-------- Dataset content --------
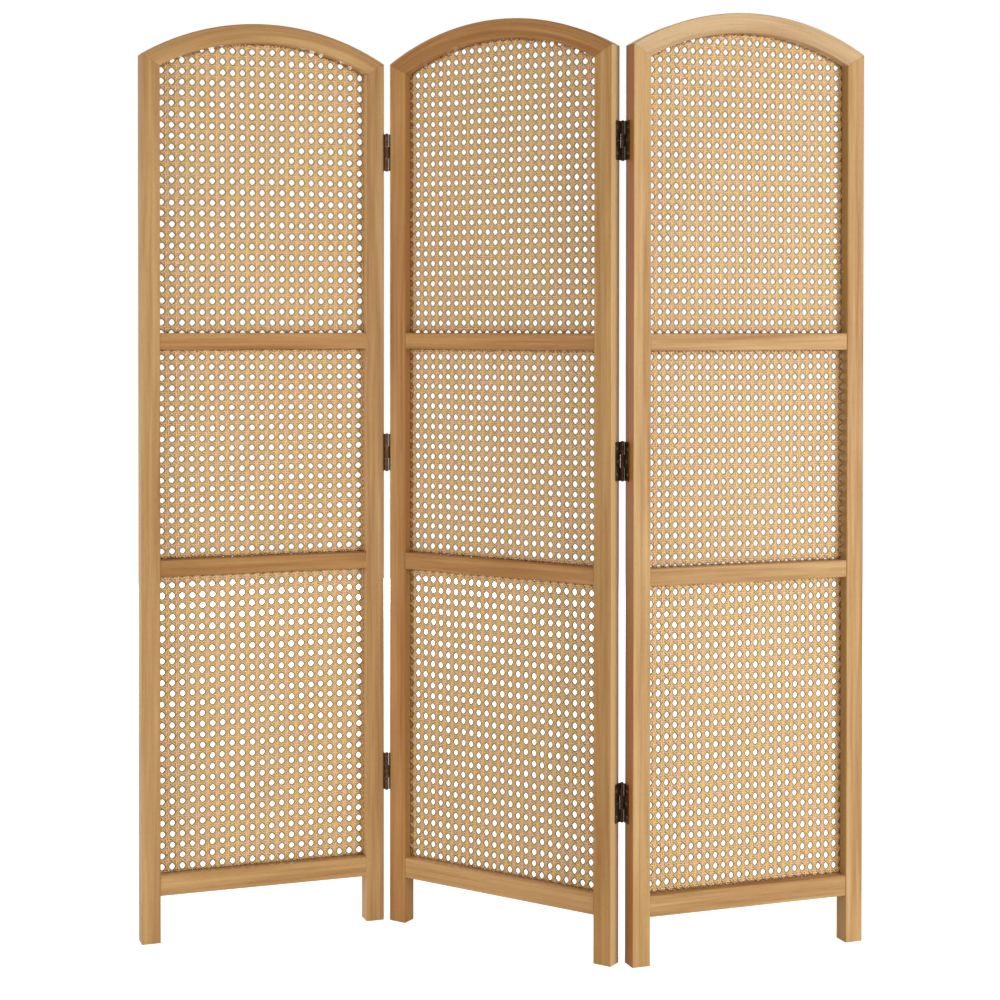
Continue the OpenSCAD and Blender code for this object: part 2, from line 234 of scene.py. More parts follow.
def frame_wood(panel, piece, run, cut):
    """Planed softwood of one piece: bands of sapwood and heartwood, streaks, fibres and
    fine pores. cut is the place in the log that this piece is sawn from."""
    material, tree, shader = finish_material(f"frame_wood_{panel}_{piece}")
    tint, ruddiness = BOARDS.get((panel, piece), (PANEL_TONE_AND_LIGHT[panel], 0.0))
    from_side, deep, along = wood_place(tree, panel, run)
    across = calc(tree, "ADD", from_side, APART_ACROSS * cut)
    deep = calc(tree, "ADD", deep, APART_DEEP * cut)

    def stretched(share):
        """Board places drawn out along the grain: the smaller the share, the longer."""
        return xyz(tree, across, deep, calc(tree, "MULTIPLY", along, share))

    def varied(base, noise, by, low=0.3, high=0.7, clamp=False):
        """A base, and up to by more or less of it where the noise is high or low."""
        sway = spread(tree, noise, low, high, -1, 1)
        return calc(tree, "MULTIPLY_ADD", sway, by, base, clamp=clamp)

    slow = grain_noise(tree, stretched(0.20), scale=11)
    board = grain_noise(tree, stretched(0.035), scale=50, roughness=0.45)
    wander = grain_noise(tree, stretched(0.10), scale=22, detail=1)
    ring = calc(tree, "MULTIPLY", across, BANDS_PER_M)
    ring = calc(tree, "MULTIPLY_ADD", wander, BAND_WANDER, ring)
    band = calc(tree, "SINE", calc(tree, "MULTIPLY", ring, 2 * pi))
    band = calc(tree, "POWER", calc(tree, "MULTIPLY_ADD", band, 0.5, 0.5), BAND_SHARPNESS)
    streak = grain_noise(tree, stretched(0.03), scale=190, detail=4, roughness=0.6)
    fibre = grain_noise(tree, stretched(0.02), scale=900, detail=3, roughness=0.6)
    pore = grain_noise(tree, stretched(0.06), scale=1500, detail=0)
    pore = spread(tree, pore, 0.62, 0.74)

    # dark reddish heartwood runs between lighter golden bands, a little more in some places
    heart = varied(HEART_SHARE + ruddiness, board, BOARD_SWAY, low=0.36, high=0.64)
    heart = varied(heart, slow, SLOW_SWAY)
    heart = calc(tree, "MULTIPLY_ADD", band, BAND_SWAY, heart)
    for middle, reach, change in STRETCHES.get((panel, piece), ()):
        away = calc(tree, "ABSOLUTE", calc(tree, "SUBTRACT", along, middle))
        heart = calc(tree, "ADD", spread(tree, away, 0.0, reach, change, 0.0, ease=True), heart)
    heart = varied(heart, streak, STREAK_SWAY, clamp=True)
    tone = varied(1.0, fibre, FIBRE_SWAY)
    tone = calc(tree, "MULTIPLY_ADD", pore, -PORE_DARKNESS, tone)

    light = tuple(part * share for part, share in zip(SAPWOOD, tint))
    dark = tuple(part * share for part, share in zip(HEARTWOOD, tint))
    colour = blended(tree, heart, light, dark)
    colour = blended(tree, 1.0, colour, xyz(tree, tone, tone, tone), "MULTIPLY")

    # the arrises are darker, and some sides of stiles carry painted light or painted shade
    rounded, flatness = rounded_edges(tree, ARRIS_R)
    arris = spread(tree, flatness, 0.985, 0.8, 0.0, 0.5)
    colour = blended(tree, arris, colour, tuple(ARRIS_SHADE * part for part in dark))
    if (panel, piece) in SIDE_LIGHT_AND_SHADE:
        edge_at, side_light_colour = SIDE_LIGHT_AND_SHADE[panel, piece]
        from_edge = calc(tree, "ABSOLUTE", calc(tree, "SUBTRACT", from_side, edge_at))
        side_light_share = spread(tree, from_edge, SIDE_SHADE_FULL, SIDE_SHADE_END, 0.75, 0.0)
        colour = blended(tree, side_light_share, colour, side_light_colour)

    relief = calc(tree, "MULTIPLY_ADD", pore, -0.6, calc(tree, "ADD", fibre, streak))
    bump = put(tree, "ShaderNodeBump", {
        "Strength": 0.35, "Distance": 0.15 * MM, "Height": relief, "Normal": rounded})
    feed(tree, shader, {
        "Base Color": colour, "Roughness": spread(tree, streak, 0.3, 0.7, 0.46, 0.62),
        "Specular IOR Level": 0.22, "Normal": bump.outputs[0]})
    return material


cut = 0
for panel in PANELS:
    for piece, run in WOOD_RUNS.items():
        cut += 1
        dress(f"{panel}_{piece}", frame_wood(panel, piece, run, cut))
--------
Work to complete. Reproduce each line of the material above precisely.

Written solution.
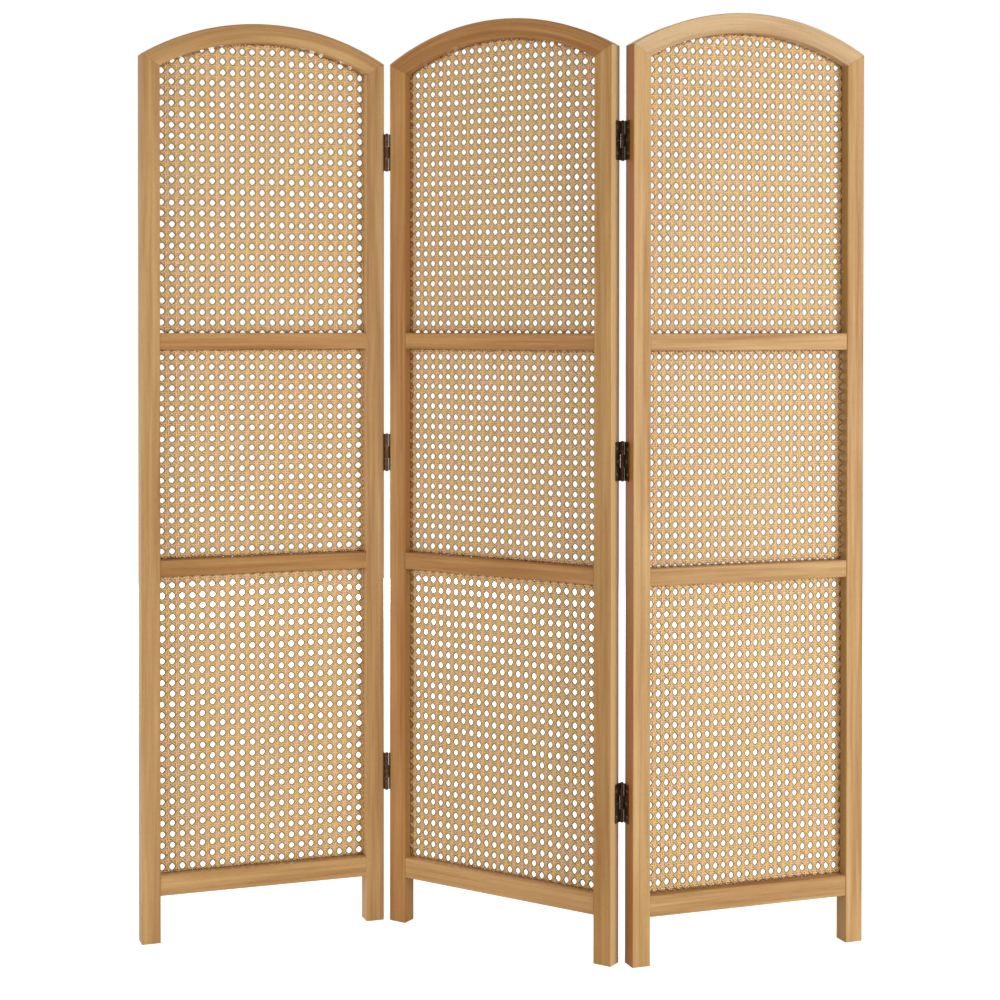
Continue the OpenSCAD and Blender code for this object: part 2, from line 234 of scene.py. More parts follow.
def frame_wood(panel, piece, run, cut):
    """Planed softwood of one piece: bands of sapwood and heartwood, streaks, fibres and
    fine pores. cut is the place in the log that this piece is sawn from."""
    material, tree, shader = finish_material(f"frame_wood_{panel}_{piece}")
    tint, ruddiness = BOARDS.get((panel, piece), (PANEL_TONE_AND_LIGHT[panel], 0.0))
    from_side, deep, along = wood_place(tree, panel, run)
    across = calc(tree, "ADD", from_side, APART_ACROSS * cut)
    deep = calc(tree, "ADD", deep, APART_DEEP * cut)

    def stretched(share):
        """Board places drawn out along the grain: the smaller the share, the longer."""
        return xyz(tree, across, deep, calc(tree, "MULTIPLY", along, share))

    def varied(base, noise, by, low=0.3, high=0.7, clamp=False):
        """A base, and up to by more or less of it where the noise is high or low."""
        sway = spread(tree, noise, low, high, -1, 1)
        return calc(tree, "MULTIPLY_ADD", sway, by, base, clamp=clamp)

    slow = grain_noise(tree, stretched(0.20), scale=11)
    board = grain_noise(tree, stretched(0.035), scale=50, roughness=0.45)
    wander = grain_noise(tree, stretched(0.10), scale=22, detail=1)
    ring = calc(tree, "MULTIPLY", across, BANDS_PER_M)
    ring = calc(tree, "MULTIPLY_ADD", wander, BAND_WANDER, ring)
    band = calc(tree, "SINE", calc(tree, "MULTIPLY", ring, 2 * pi))
    band = calc(tree, "POWER", calc(tree, "MULTIPLY_ADD", band, 0.5, 0.5), BAND_SHARPNESS)
    streak = grain_noise(tree, stretched(0.03), scale=190, detail=4, roughness=0.6)
    fibre = grain_noise(tree, stretched(0.02), scale=900, detail=3, roughness=0.6)
    pore = grain_noise(tree, stretched(0.06), scale=1500, detail=0)
    pore = spread(tree, pore, 0.62, 0.74)

    # dark reddish heartwood runs between lighter golden bands, a little more in some places
    heart = varied(HEART_SHARE + ruddiness, board, BOARD_SWAY, low=0.36, high=0.64)
    heart = varied(heart, slow, SLOW_SWAY)
    heart = calc(tree, "MULTIPLY_ADD", band, BAND_SWAY, heart)
    for middle, reach, change in STRETCHES.get((panel, piece), ()):
        away = calc(tree, "ABSOLUTE", calc(tree, "SUBTRACT", along, middle))
        heart = calc(tree, "ADD", spread(tree, away, 0.0, reach, change, 0.0, ease=True), heart)
    heart = varied(heart, streak, STREAK_SWAY, clamp=True)
    tone = varied(1.0, fibre, FIBRE_SWAY)
    tone = calc(tree, "MULTIPLY_ADD", pore, -PORE_DARKNESS, tone)

    light = tuple(part * share for part, share in zip(SAPWOOD, tint))
    dark = tuple(part * share for part, share in zip(HEARTWOOD, tint))
    colour = blended(tree, heart, light, dark)
    colour = blended(tree, 1.0, colour, xyz(tree, tone, tone, tone), "MULTIPLY")

    # the arrises are darker, and some sides of stiles carry painted light or painted shade
    rounded, flatness = rounded_edges(tree, ARRIS_R)
    arris = spread(tree, flatness, 0.985, 0.8, 0.0, 0.5)
    colour = blended(tree, arris, colour, tuple(ARRIS_SHADE * part for part in dark))
    if (panel, piece) in SIDE_LIGHT_AND_SHADE:
        edge_at, side_light_colour = SIDE_LIGHT_AND_SHADE[panel, piece]
        from_edge = calc(tree, "ABSOLUTE", calc(tree, "SUBTRACT", from_side, edge_at))
        side_light_share = spread(tree, from_edge, SIDE_SHADE_FULL, SIDE_SHADE_END, 0.75, 0.0)
        colour = blended(tree, side_light_share, colour, side_light_colour)

    relief = calc(tree, "MULTIPLY_ADD", pore, -0.6, calc(tree, "ADD", fibre, streak))
    bump = put(tree, "ShaderNodeBump", {
        "Strength": 0.35, "Distance": 0.15 * MM, "Height": relief, "Normal": rounded})
    feed(tree, shader, {
        "Base Color": colour, "Roughness": spread(tree, streak, 0.3, 0.7, 0.46, 0.62),
        "Specular IOR Level": 0.22, "Normal": bump.outputs[0]})
    return material


cut = 0
for panel in PANELS:
    for piece, run in WOOD_RUNS.items():
        cut += 1
        dress(f"{panel}_{piece}", frame_wood(panel, piece, run, cut))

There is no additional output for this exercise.